(Saved data entries)
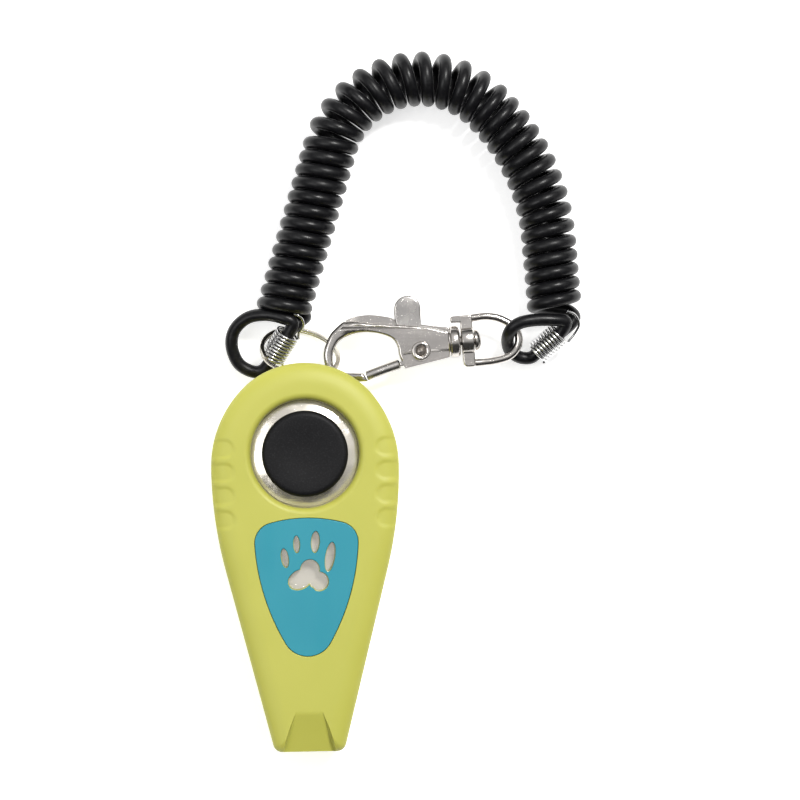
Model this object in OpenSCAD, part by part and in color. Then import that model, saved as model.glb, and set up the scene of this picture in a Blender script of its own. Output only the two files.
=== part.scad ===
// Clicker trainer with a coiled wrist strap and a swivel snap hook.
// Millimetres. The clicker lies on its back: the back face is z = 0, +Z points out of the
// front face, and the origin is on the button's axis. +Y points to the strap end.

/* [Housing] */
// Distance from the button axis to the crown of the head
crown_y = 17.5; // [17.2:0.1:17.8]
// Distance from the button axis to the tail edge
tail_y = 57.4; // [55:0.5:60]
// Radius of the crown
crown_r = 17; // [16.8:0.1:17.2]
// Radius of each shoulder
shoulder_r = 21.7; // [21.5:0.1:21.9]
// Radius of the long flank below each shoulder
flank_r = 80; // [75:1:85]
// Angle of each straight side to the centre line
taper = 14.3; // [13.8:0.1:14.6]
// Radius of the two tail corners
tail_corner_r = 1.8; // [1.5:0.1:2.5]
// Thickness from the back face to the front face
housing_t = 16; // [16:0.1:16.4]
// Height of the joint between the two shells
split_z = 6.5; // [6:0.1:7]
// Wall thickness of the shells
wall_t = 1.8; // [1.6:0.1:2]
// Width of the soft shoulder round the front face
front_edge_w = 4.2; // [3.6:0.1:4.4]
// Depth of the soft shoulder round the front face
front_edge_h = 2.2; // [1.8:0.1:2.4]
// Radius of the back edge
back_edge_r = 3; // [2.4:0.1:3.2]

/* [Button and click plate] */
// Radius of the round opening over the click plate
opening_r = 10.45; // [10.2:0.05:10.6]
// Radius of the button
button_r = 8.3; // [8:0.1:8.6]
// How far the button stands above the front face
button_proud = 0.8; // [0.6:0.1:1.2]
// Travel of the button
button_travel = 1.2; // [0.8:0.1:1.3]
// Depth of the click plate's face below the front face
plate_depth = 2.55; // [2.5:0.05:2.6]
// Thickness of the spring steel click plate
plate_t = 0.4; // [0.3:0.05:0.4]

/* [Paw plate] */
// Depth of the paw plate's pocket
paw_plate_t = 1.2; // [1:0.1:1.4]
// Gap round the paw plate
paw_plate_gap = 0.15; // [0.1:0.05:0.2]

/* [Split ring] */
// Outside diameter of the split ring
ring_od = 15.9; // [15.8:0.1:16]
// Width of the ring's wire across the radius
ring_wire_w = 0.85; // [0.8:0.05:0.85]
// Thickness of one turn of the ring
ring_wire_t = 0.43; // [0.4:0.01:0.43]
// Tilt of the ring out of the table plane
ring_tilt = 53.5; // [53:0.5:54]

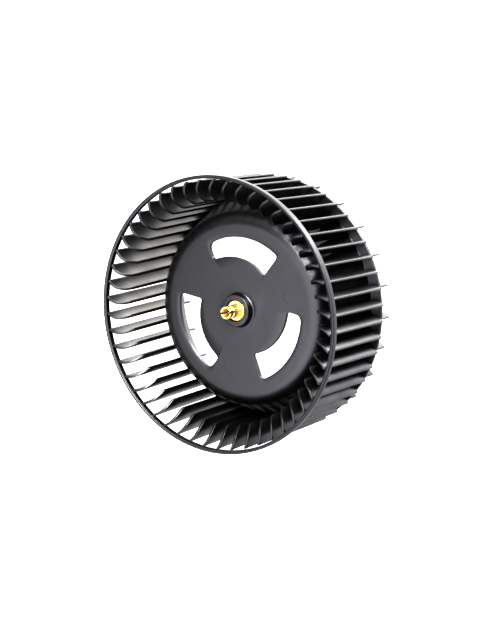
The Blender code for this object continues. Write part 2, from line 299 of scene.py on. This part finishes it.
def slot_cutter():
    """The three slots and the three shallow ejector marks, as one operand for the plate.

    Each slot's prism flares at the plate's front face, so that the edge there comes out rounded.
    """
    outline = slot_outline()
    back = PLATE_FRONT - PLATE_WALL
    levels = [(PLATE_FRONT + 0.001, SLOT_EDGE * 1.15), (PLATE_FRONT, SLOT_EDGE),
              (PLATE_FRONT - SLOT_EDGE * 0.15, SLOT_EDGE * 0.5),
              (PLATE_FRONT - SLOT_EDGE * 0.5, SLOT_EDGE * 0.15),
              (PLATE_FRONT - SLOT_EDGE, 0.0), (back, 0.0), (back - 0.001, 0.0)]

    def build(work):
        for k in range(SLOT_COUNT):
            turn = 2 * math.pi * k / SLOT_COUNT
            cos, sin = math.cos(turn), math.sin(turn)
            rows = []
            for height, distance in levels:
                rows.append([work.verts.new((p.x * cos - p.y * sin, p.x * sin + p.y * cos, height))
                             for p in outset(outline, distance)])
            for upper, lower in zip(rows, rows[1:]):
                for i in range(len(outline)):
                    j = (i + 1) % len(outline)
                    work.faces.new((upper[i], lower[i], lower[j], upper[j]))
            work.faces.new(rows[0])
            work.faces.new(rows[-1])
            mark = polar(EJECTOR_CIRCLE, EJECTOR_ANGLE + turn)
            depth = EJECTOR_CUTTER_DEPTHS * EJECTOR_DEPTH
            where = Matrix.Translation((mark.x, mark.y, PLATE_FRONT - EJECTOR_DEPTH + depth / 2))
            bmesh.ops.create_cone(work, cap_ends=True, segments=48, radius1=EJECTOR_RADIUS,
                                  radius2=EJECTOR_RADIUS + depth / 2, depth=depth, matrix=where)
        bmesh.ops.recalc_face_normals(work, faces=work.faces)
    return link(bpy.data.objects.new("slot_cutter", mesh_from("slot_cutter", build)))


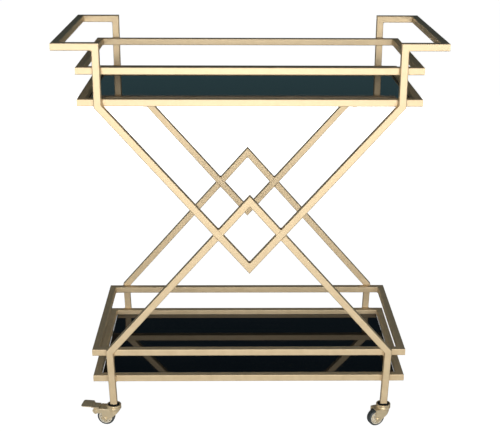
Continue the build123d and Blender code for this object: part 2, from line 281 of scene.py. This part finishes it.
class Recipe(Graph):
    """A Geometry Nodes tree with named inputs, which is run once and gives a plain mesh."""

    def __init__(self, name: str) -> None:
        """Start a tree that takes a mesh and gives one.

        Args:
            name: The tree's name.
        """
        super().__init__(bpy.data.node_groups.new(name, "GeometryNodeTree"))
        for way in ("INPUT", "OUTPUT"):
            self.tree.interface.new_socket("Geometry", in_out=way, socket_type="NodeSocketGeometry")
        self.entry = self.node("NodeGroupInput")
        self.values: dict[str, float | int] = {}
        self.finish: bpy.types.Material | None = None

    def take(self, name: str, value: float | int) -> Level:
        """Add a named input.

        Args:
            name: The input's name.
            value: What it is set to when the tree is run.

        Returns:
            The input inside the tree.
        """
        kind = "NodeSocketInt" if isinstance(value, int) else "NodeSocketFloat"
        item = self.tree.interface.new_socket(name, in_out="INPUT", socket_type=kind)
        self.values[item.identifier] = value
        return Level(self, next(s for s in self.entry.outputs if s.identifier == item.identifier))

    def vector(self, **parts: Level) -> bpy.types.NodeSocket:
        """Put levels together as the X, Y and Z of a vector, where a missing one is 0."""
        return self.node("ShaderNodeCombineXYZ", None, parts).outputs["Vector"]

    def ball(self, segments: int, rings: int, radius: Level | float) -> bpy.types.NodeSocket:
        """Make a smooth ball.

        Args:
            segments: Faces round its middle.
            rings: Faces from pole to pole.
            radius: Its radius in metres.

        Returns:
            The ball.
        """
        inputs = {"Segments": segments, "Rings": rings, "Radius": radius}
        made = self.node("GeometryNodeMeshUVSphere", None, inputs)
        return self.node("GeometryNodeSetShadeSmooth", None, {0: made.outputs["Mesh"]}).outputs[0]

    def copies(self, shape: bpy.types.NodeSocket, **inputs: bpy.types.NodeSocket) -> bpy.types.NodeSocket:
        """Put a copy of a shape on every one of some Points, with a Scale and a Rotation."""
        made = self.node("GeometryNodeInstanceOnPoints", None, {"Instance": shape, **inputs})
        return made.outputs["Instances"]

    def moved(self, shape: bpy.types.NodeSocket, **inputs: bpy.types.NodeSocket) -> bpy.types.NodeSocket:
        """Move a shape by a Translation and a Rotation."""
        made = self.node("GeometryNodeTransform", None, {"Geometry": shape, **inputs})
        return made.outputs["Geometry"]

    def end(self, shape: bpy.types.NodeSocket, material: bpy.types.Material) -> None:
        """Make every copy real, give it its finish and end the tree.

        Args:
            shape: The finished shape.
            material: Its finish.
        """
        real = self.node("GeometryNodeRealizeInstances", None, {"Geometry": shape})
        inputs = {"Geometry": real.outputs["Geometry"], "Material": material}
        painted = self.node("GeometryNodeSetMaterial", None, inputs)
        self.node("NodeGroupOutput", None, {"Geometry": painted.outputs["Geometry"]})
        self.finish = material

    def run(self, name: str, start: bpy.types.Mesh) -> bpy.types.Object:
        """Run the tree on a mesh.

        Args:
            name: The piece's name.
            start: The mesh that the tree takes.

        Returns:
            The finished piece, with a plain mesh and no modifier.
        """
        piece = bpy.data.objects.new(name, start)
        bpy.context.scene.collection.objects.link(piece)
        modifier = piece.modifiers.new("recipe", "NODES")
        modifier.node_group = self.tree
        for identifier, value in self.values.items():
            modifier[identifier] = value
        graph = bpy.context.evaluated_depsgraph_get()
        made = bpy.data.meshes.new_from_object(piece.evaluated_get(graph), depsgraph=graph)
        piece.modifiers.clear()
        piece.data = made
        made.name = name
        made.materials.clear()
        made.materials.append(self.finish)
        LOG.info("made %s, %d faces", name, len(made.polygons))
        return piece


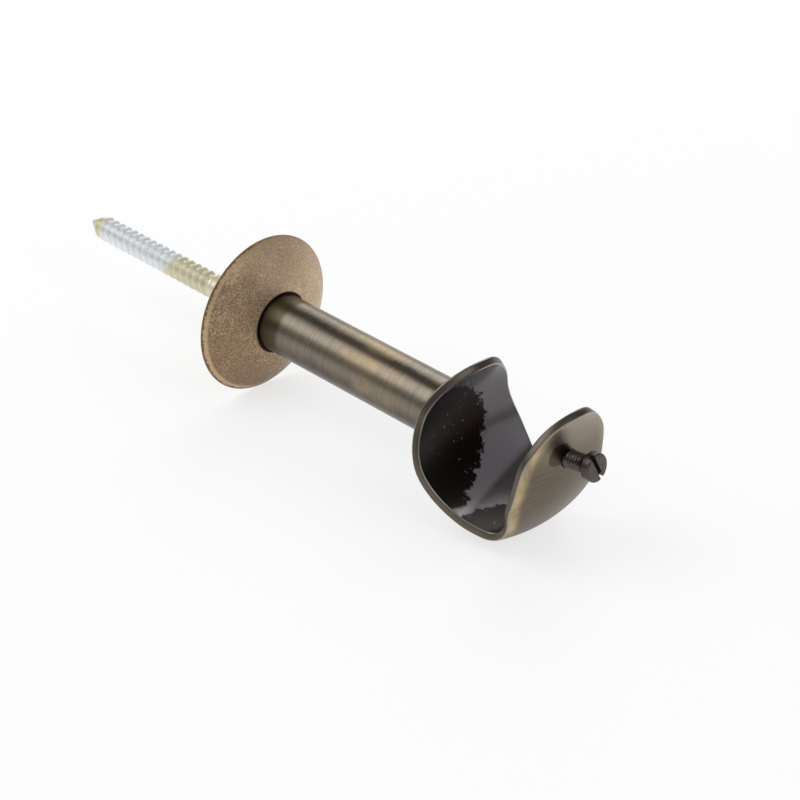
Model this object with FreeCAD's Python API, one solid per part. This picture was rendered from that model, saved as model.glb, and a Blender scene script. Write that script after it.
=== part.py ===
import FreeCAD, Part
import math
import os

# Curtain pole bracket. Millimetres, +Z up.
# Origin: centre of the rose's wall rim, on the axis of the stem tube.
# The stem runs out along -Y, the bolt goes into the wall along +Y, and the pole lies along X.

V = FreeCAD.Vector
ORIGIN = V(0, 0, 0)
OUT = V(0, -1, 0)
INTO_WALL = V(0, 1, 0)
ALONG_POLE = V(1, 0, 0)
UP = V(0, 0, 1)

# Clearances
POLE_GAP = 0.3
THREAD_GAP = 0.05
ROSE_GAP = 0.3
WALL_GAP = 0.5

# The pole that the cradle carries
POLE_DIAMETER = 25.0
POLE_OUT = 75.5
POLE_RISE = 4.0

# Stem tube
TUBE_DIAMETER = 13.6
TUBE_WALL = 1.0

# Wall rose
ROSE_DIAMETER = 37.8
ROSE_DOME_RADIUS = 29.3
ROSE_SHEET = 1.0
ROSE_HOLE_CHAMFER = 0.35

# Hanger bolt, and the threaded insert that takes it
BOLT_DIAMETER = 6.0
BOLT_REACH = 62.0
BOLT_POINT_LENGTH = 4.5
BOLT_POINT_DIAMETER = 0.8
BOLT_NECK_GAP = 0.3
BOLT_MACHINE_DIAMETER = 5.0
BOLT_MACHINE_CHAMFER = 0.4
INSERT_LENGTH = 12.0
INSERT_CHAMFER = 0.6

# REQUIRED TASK
Write out again, exactly, the lines from the start of the entries up to and including the one with "the strap end.". Nothing else belongs in the reply.

# REPLY
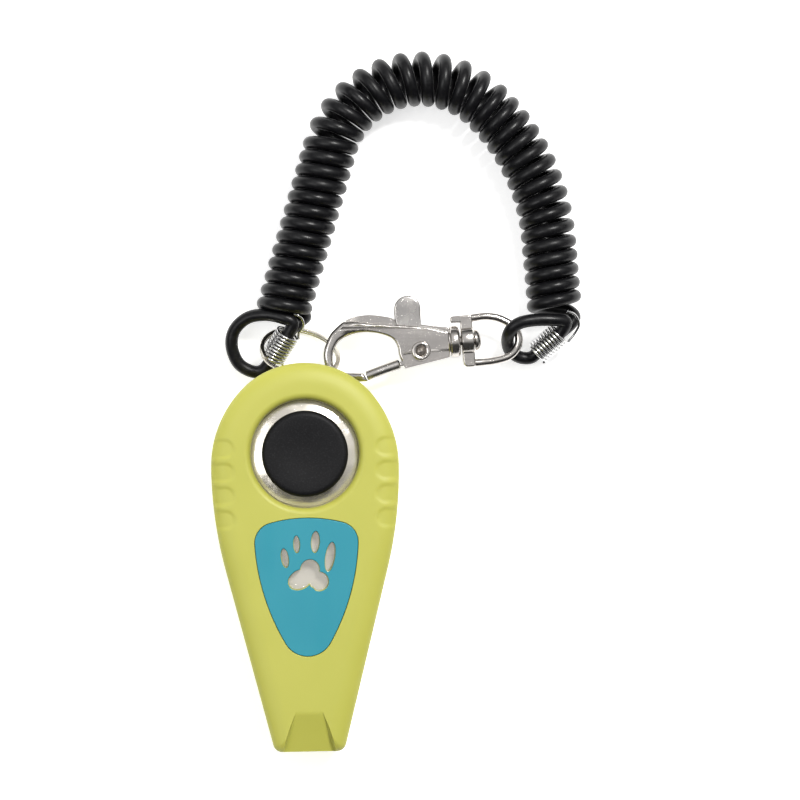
Model this object in OpenSCAD, part by part and in color. Then import that model, saved as model.glb, and set up the scene of this picture in a Blender script of its own. Output only the two files.
=== part.scad ===
// Clicker trainer with a coiled wrist strap and a swivel snap hook.
// Millimetres. The clicker lies on its back: the back face is z = 0, +Z points out of the
// front face, and the origin is on the button's axis. +Y points to the strap end.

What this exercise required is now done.